Bu kapsamda kentsel ve arkeolojik sit alanında gerçekleştirilmeye başlanan uygulama, Antakya için modelin ne olmakta olduğunu göstermektedir. Bu modele göre, Antakya kent merkezi önce riskli alan edileceği, sonra acele kamulaştırmaya tabi tutulacağı, bu alan TOKİ üzerinden Emlak Konut’a ve onun anlaşacağı bir inşaat şirketi grubuna mülkiyeti verileceği endişesini taşımaktayız. Bu sadece mülkiyetin el değiştirmesi değildir. Aynı zamanda, İstanbul’dan tanıdık olduğumuz gibi bir AntakyaPort projesi olarak, Antakya’nın tüm sosyal, ekonomik, kültürel mirasına bir avuç şirketin el koyması sürecidir. Antakya kent merkezini hangi şirketlere verileceği, kimlerle ne anlaşmalar yapıldığı araştırılmalıdır. 5 Nisan 2023 tarihinde yayımlanan riskli alan ilanı kararı bu sürecin nasıl işleyeceğini göstermektedir.

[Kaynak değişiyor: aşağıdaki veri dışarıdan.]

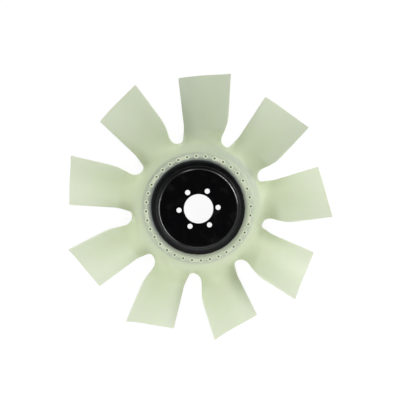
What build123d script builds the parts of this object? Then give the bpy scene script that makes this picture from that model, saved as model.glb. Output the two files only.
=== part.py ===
from build123d import *
from math import asin, atan2, cos, degrees, exp, hypot, radians, sin, sqrt
import os

# Axial fan impeller: nine nylon blades and their ring, moulded in one shot round a pressed steel hub disc.
# Millimetres. +Z is the spin axis, out of the face that seats on the drive flange, and the side that shows.
# The origin is the centre of the pilot bore on that face. The middle line of the first blade is +Y.

# Steel hub disc
pilot_bore_d = 60.0
bolt_circle_d = 80.0
bolt_hole_d = 10.5
bolt_count = 6
bolt_phase = 4.0
plate = 3.0
hub_face_r = 78.0
hub_step = 9.0
step_run = 6.5
step_bend_r = 4.0
disc_r = 112.0

# Nylon ring round the rim of the disc
ring_edge_r = 94.0
ring_edge_lip = 0.4
shoulder_r = 102.5
shoulder_round = 2.0
band_r = 112.0
band_z = -1.5
band_round = 0.8
band_foot_r = 114.4
ring_outer_r = 118.0
ring_back = 5.0
ring_back_round = 2.0

# Bosses on the band: each stands on a nylon plug that fills a lock hole in the disc
boss_circle_r = 107.0
boss_count = 36
boss_phase = 2.65
boss_d = 9.4
boss_height = 2.3
boss_edge = 0.5
pin_hole_d = 3.6
pin_hole_depth = 5.5
lock_hole_d = 6.0
rib_width = 2.0
rib_height = 0.9
gate_width = 7.5
gate_height = 1.3

# Sheet of nylon that makes the skirt and the blades
blade_count = 9
row_count = 3
tip_r = 270.0
sheet_at_ring = 4.6
sheet_at_tip = 3.0
sheet_round = 1.2
skirt_r = 114.0
skirt_z = -7.5
skirt_depth = 20.0
skirt_run = 31.0
rise_start_r = 124.0
rise_end_r = 164.0
roll_root_turn = 16.0
roll_turn = 18.5
roll_root_run = 22.0

# Edges of a blade at two stations: across the blade (x), out from the axis (y) and height (z), mid sheet
root_y, end_y = 170.0, 265.0
near_root_x, near_end_x = 56.5, 61.5
far_root_x, far_end_x = -29.7, -40.9
near_root_z, near_end_z = 24.5, 22.5
far_root_z, far_end_z = -29.6, -31.2
camber_root, camber_end = 10.0, 12.5

# Gap between two blades: where it lies, clockwise from the blade's line, and the shape of its bottom
gap_turn = 24.0
gap_bottom_r = 138.3
gap_near_side = 16.7
gap_far_side = 6.4
gap_far_bend_y = 167.5
gap_rounds = [75.0, 15.0, 9.0, 60.0]

# How far the sheet is made past its ends before it is trimmed, and where its profiles stand
sheet_under_band = 0.5
sheet_past_tip = 4.0
gap_past_tip = 10.0
blade_past_edge = 3.0
trim_height = 70.0
profile_shares = [0, 0.035, 0.1, 0.17, 0.24, 0.31, 0.4, 0.55, 0.76, 1]
profile_count = 24
slope_step = 0.5
closeness = 0.01

blade_pitch = 360 / blade_count
valley_turn = blade_pitch + degrees(atan2(far_root_x, root_y))
boss_pitch = 360 / boss_count
gate_phase = boss_phase + 2 * boss_pitch
rim_top = -hub_step
rim_bottom = rim_top - plate
ring_bottom = rim_bottom - ring_back
sheet_start_r = band_r + sheet_under_band
sheet_end_r = tip_r + sheet_past_tip
gap_end_y = tip_r + gap_past_tip


def between(start, end, share):
    """The value a share of the way from start to end."""
    return start + (end - start) * share


def ease(value):
    """A smooth climb from 0 to 1 as the value goes from 0 to 1, level at both ends."""
    value = min(max(value, 0), 1)
    return value * value * (3 - 2 * value)


def near_edge(y):
    """Across and height of the edge that stands nearest to the viewer, y out from the axis."""
    share = (y - root_y) / (end_y - root_y)
    return between(near_root_x, near_end_x, share), between(near_root_z, near_end_z, share)


def far_edge(y):
    """Across and height of the edge that lies lowest, y out from the axis."""
    share = (y - root_y) / (end_y - root_y)
    return between(far_root_x, far_end_x, share), between(far_root_z, far_end_z, share)


def blade_height(x, y):
    """Height of the cambered blade: an arc from edge to edge, hollow on the side that shows."""
    near_x, near_z = near_edge(y)
    far_x, far_z = far_edge(y)
    camber = between(camber_root, camber_end, (y - root_y) / (end_y - root_y))
    chord = hypot(near_x - far_x, near_z - far_z)
    pitch = atan2(near_z - far_z, near_x - far_x)
    radius = (chord * chord / 4 + camber * camber) / (2 * camber)
    centre_x = (far_x + near_x) / 2 - (radius - camber) * sin(pitch)
    centre_z = (far_z + near_z) / 2 + (radius - camber) * cos(pitch)
    on_arc = min(x, near_x + blade_past_edge) - centre_x
    return centre_z - sqrt(radius * radius - on_arc * on_arc)


def skirt_height(r):
    """Height of the skirt, which falls away from the ring like the bell of a trumpet."""
    return skirt_z - skirt_depth * (1 - exp((skirt_r - r) / skirt_run))


def sheet_height(r, turn):
    """Height of mid sheet at radius r, turn degrees clockwise from the blade's line."""
    if turn < valley_turn - blade_pitch:
        turn = turn + blade_pitch
    past_root = min(max((r - gap_bottom_r) / roll_root_run, 0), 1)
    roll_from = min(degrees(asin(near_edge(r)[0] / r)), between(roll_root_turn, roll_turn, past_root))
    roll = ease((turn - roll_from) / (valley_turn - roll_from))
    blade = blade_height(r * sin(radians(turn)), r * cos(radians(turn)))
    if roll > 0:
        next_turn = radians(turn - blade_pitch)
        blade = between(blade, blade_height(r * sin(next_turn), r * cos(next_turn)), roll)
    rise = ease((r - rise_start_r) / (rise_end_r - rise_start_r))
    return between(skirt_height(r), blade, rise)


def sheet_wall(r, turn):
    """Heights of the front and the back of the sheet, whose wall is measured square to its slope."""
    step_turn = degrees(slope_step / r)
    out = (sheet_height(r + slope_step, turn) - sheet_height(r - slope_step, turn)) / (2 * slope_step)
    across = (sheet_height(r, turn + step_turn) - sheet_height(r, turn - step_turn)) / (2 * slope_step)
    thick = between(sheet_at_ring, sheet_at_tip, (r - skirt_r) / (tip_r - skirt_r))
    middle = sheet_height(r, turn)
    half = thick / 2 * sqrt(1 + out * out + across * across)
    return middle + half, middle - half


def radial_plane(turn):
    """Plane through the axis, turn degrees clockwise from the blade's line: x is the radius, y is the height."""
    out = Vector(sin(radians(turn)), cos(radians(turn)), 0)
    return Plane(origin=(0, 0, 0), x_dir=out, z_dir=out.cross(Vector(0, 0, 1)))


def gap_plane(turn):
    """Level plane below everything, whose y points out along the middle of the gap at turn."""
    return Plane(
        origin=(0, 0, -trim_height),
        x_dir=(cos(radians(turn)), -sin(radians(turn)), 0),
        z_dir=(0, 0, 1),
    )


def is_gap_edge(edge):
    """Whether an edge of the sheet lies along the gap, between the ring and the tips."""
    middle = edge @ 0.5
    turn = degrees(atan2(middle.X, middle.Y))
    inside_tip = ring_outer_r < hypot(middle.X, middle.Y) < tip_r - closeness
    return inside_tip and closeness < turn < blade_pitch - closeness


def seen_from_gap(x, y, turn):
    """A point of a blade, turn degrees clockwise from the gap, in the axes of the gap."""
    turn = radians(turn)
    return x * cos(turn) + y * sin(turn), y * cos(turn) - x * sin(turn)


# Hub disc: one pressed plate, raised in the middle, with its rim punched so that the nylon locks in it
with BuildPart() as steel_hub_disc:
    with BuildSketch(Plane.XZ):
        with BuildLine():
            top = FilletPolyline(
                (pilot_bore_d / 2, 0),
                (hub_face_r, 0),
                (hub_face_r + step_run, rim_top),
                (disc_r, rim_top),
                radius=step_bend_r,
            )
            offset(top, amount=plate, side=Side.RIGHT)
        make_face()
    revolve(axis=Axis.Z)
    with BuildSketch(Plane.XY.offset(rim_bottom)):
        with PolarLocations(boss_circle_r, boss_count, start_angle=boss_phase):
            Circle(lock_hole_d / 2)
    extrude(amount=plate, mode=Mode.SUBTRACT)
    with BuildSketch(Plane.XY.offset(-plate)):
        with PolarLocations(bolt_circle_d / 2, bolt_count, start_angle=bolt_phase):
            Circle(bolt_hole_d / 2)
    extrude(amount=plate, mode=Mode.SUBTRACT)

steel_hub_disc.part.label = "steel_hub_disc"

# One gap with the halves of its two blades: profiles in planes through the axis, lofted from blade to blade
profile_radii = [between(sheet_start_r, sheet_end_r, share) for share in profile_shares]
profile_turns = [blade_pitch * step / profile_count for step in range(profile_count + 1)]
gap_outline = [
    seen_from_gap(near_edge(gap_end_y)[0], gap_end_y, -gap_turn),
    seen_from_gap(near_root_x, root_y, -gap_turn),
    (-gap_near_side, gap_bottom_r),
    (gap_far_side, gap_bottom_r),
    seen_from_gap(far_edge(gap_far_bend_y)[0], gap_far_bend_y, blade_pitch - gap_turn),
    seen_from_gap(far_edge(gap_end_y)[0], gap_end_y, blade_pitch - gap_turn),
]

with BuildPart() as blade_sheet:
    for turn in profile_turns:
        walls = [sheet_wall(r, turn) for r in profile_radii]
        with BuildSketch(radial_plane(turn)):
            with BuildLine():
                front = Spline(*[(r, wall[0]) for r, wall in zip(profile_radii, walls)])
                back = Spline(*[(r, wall[1]) for r, wall in zip(profile_radii, walls)])
                Line(front @ 0, back @ 0)
                Line(front @ 1, back @ 1)
            make_face()
    loft()
    with BuildSketch(Plane.XY.offset(-trim_height)):
        Circle(tip_r)
    extrude(amount=2 * trim_height, mode=Mode.INTERSECT)
    with BuildSketch(gap_plane(gap_turn)):
        with BuildLine():
            FilletPolyline(*gap_outline, radius=gap_rounds)
            Line(gap_outline[-1], gap_outline[0])
        make_face()
    extrude(amount=2 * trim_height, mode=Mode.SUBTRACT)
    skins = blade_sheet.faces().sort_by(SortBy.AREA)[-2:]
    fillet(skins.edges().filter_by(is_gap_edge), radius=sheet_round)

# Three of them in a row, so that the ring takes three such rows
with BuildPart() as blade_row:
    with PolarLocations(0, row_count, angular_range=row_count * blade_pitch):
        add(blade_sheet.part)

# Blade ring: the ring is turned, the disc takes its own place in it, and the blades are set round it
with BuildPart() as nylon_blade_ring:
    with BuildSketch(Plane.XZ):
        with BuildLine():
            FilletPolyline(
                (ring_edge_r, ring_bottom),
                (ring_edge_r, rim_top + ring_edge_lip),
                (shoulder_r, band_z),
                (band_r, band_z),
                (band_foot_r, skirt_height(band_foot_r)),
                (ring_outer_r, skirt_height(ring_outer_r)),
                (ring_outer_r, ring_bottom),
                close=True,
                radius=[ring_back_round, 0, shoulder_round, band_round, 0, 0, ring_back_round],
            )
        make_face()
    revolve(axis=Axis.Z)
    add(steel_hub_disc.part, mode=Mode.SUBTRACT)
    with BuildSketch(Plane.XY.offset(band_z)):
        Circle(boss_circle_r + rib_width / 2)
        Circle(boss_circle_r - rib_width / 2, mode=Mode.SUBTRACT)
    extrude(amount=rib_height)
    gate_line = CenterArc((0, 0), boss_circle_r, gate_phase, boss_pitch, mode=Mode.PRIVATE)
    with BuildSketch(Plane.XY.offset(band_z)):
        with PolarLocations(0, blade_count):
            SlotArc(gate_line, gate_width)
    extrude(amount=gate_height)
    with BuildSketch(Plane.XY.offset(band_z)):
        with PolarLocations(boss_circle_r, boss_count, start_angle=boss_phase):
            Circle(boss_d / 2)
    extrude(amount=boss_height)
    boss_tops = nylon_blade_ring.faces().sort_by(Axis.Z)[-boss_count:]
    chamfer(boss_tops.edges(), length=boss_edge)
    with BuildSketch(Plane.XY.offset(band_z + boss_height)):
        with PolarLocations(boss_circle_r, boss_count, start_angle=boss_phase):
            Circle(pin_hole_d / 2)
    extrude(amount=-pin_hole_depth, mode=Mode.SUBTRACT)
    with PolarLocations(0, blade_count // row_count):
        add(blade_row.part)

nylon_blade_ring.part.label = "nylon_blade_ring"

os.makedirs("parts", exist_ok=True)
export_step(steel_hub_disc.part, "parts/steel_hub_disc.step")
export_step(nylon_blade_ring.part, "parts/nylon_blade_ring.step")
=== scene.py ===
# %% [markdown]
# # Axial fan impeller
# Nine scooped blades, the skirt that joins them and the ring in the middle are one nylon moulding. It was
# shot round the rim of a pressed steel disc, painted gloss black, that bolts to the drive. This lesson
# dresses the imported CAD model: it makes the pieces again from their sizes, with fine meshes, moulded edges
# and finishes, some of whose colours hold painted light and shade.

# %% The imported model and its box
from math import acos, atan2, ceil, cos, degrees, pi, radians, sin, tan
import bmesh
import bpy
import numpy as np
from mathutils import Matrix, Vector
from mathutils.geometry import delaunay_2d_cdt


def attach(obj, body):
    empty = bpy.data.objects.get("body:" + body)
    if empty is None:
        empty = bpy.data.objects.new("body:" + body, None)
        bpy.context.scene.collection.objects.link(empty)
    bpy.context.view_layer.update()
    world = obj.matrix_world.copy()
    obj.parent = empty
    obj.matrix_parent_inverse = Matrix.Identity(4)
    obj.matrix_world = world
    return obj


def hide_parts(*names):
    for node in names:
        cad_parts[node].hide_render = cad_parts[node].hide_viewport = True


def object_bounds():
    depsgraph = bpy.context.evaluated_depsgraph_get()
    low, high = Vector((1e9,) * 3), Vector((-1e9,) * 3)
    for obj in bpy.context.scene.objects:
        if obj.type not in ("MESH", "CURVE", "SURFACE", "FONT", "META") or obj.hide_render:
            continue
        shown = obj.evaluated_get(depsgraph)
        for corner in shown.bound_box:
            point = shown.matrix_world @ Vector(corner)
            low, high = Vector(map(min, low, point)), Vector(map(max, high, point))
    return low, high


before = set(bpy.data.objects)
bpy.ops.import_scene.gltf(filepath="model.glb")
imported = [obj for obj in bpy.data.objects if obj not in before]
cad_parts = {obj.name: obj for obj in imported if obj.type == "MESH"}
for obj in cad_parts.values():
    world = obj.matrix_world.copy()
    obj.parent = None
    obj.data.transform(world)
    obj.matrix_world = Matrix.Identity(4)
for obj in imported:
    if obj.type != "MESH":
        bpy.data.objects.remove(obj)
cad_low, cad_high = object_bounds()
mm = 0.001
print("CAD box in mm:", [round(side / mm, 1) for side in cad_high - cad_low])

# %% [markdown]
# ## Camera
# The picture was taken from almost on the axis, a little above it, about 0.77 m away. The camera is placed
# from that distance and tilt, and not by eye, so that each rim falls where the photograph has it.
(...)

Antakya tarihi kent merkezi, toplumsal bellek ve kültürel miras olarak korunmalıdır. Bu mirasın ve belleğin çalınmasına biz daha önceden Antalya Balbey, İstanbul Sulukule, Diyarbakır Sur, Ankara Ulus tarihi kent merkezlerine el konulması, halktan çalınması ve şirketlerin eline geçirilmesi sürecinden tanığız.

Antakya üzerine çalışma yürüten demokratik kitle örgütlerinin, gönüllü organizasyonların, tarihi ve kültürel mirası korumaya çalışan yapıların bu gelişmeyi görmesi ve buna yönelik politika ve hedef belirlemesi gerekmektedir. Bizler de kültürel mirasın, toplumsal belleğin, yaşam haklarının korunması için her türlü hak mücadelesinin öznesi olduğumuzu kamuoyunun bilgisine sunarız.

Depremi fırsata çevirenlerin Antakya’yı yağmalamasına izin vermeyeceğiz. Antakya’ya, Hatay’a ve ülkemize sahip çıkacağız.